**DATASET CONTENT**
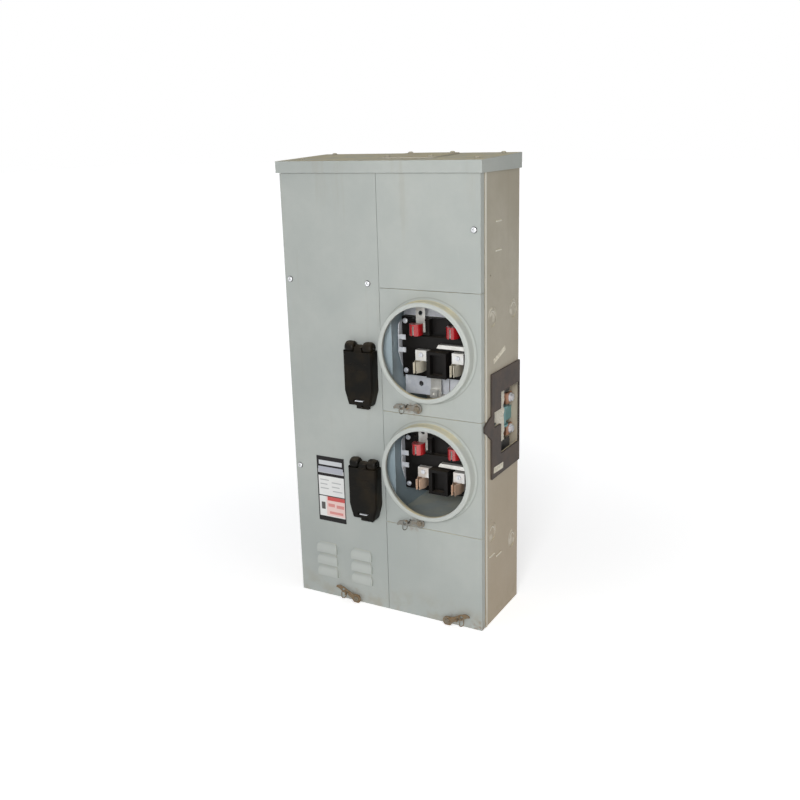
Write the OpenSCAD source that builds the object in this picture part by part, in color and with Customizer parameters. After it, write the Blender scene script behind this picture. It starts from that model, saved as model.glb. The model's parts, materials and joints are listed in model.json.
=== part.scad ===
// Two-position meter socket enclosure with a breaker compartment.
// Origin: middle of the bottom face. +X right, +Y back to the wall, +Z up.

/* [Enclosure] */
// Width of the sheet-metal case
case_w = 387; // [375:1:400]
// Depth of the case, from cover face to wall
case_d = 160; // [155:1:170]
// Height of the rain cap's front edge
cap_z = 821; // [818:1:830]
// Sheet thickness
sheet = 1.5; // [1.2:0.1:1.8]
// Overhang of the rain cap past the case
cap_over = 4.5; // [4.5:0.5:8]
// Height of the rain cap's skirt
cap_skirt = 20; // [16:1:20]
// Rise of the rain cap from front to back
cap_rise = 6; // [3:0.5:8]

/* [Covers] */
// X of the seam between the breaker cover and the right column
seam_x = 2; // [0:0.5:3]
// Height of the seam above the upper meter cover
upper_seam_z = 609; // [606:0.5:612]
// Height of the seam between the meter covers
middle_seam_z = 389.5; // [388:0.5:391]
// Height of the seam below the lower meter cover
lower_seam_z = 178; // [177:0.5:180]

/* [Meter sockets] */
// X of both meter sockets
meter_x = 94; // [93:0.5:95]
// Height of the upper meter socket's centre
upper_meter_z = 505.5; // [504:0.5:507]
// Height of the lower meter socket's centre
lower_meter_z = 289; // [288:0.5:290]
// Radius of the round meter opening
meter_r = 79; // [78:0.25:80]
// How far the meter collar stands out of its cover
collar_h = 21; // [18:0.5:23]
// Half the distance between the left and right jaws
jaw_dx = 35.5; // [34:0.5:37]
// Height of the line and load jaws above and below the centre
jaw_dz = 37.5; // [36:0.5:39]

/* [Breaker flaps] */
// X of both flaps
flap_x = -34; // [-36:0.5:-33]
// Height of the upper flap's hinge
upper_flap_z = 504; // [502:0.5:506]
// Height of the lower flap's hinge
lower_flap_z = 288; // [286:0.5:290]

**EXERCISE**
Using the data above, repeat every line exactly.

**SOLUTION TO THE EXERCISE**
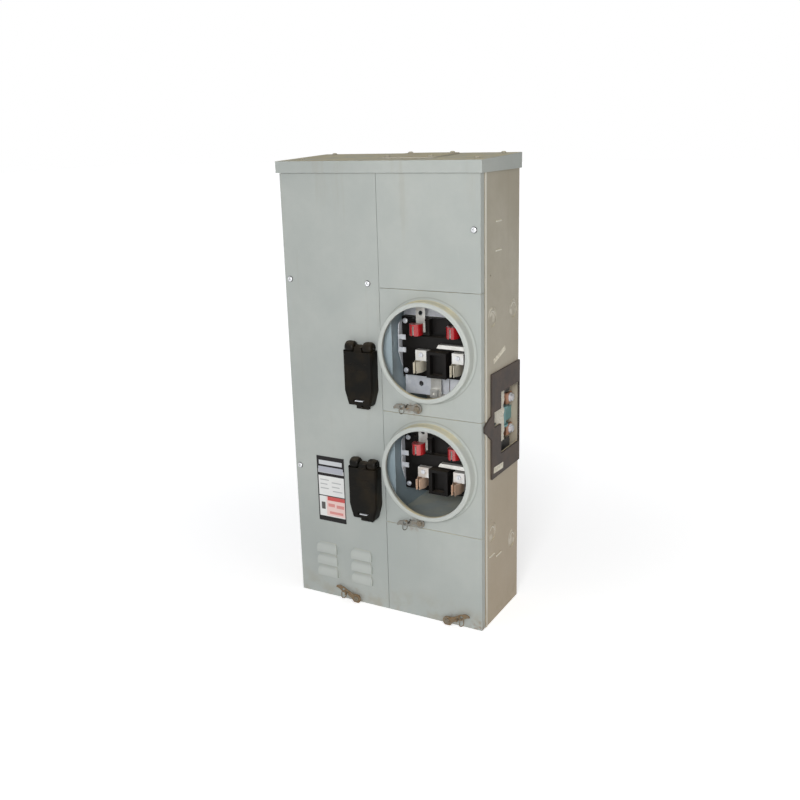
Write the OpenSCAD source that builds the object in this picture part by part, in color and with Customizer parameters. After it, write the Blender scene script behind this picture. It starts from that model, saved as model.glb. The model's parts, materials and joints are listed in model.json.
=== part.scad ===
// Two-position meter socket enclosure with a breaker compartment.
// Origin: middle of the bottom face. +X right, +Y back to the wall, +Z up.

/* [Enclosure] */
// Width of the sheet-metal case
case_w = 387; // [375:1:400]
// Depth of the case, from cover face to wall
case_d = 160; // [155:1:170]
// Height of the rain cap's front edge
cap_z = 821; // [818:1:830]
// Sheet thickness
sheet = 1.5; // [1.2:0.1:1.8]
// Overhang of the rain cap past the case
cap_over = 4.5; // [4.5:0.5:8]
// Height of the rain cap's skirt
cap_skirt = 20; // [16:1:20]
// Rise of the rain cap from front to back
cap_rise = 6; // [3:0.5:8]

/* [Covers] */
// X of the seam between the breaker cover and the right column
seam_x = 2; // [0:0.5:3]
// Height of the seam above the upper meter cover
upper_seam_z = 609; // [606:0.5:612]
// Height of the seam between the meter covers
middle_seam_z = 389.5; // [388:0.5:391]
// Height of the seam below the lower meter cover
lower_seam_z = 178; // [177:0.5:180]

/* [Meter sockets] */
// X of both meter sockets
meter_x = 94; // [93:0.5:95]
// Height of the upper meter socket's centre
upper_meter_z = 505.5; // [504:0.5:507]
// Height of the lower meter socket's centre
lower_meter_z = 289; // [288:0.5:290]
// Radius of the round meter opening
meter_r = 79; // [78:0.25:80]
// How far the meter collar stands out of its cover
collar_h = 21; // [18:0.5:23]
// Half the distance between the left and right jaws
jaw_dx = 35.5; // [34:0.5:37]
// Height of the line and load jaws above and below the centre
jaw_dz = 37.5; // [36:0.5:39]

/* [Breaker flaps] */
// X of both flaps
flap_x = -34; // [-36:0.5:-33]
// Height of the upper flap's hinge
upper_flap_z = 504; // [502:0.5:506]
// Height of the lower flap's hinge
lower_flap_z = 288; // [286:0.5:290]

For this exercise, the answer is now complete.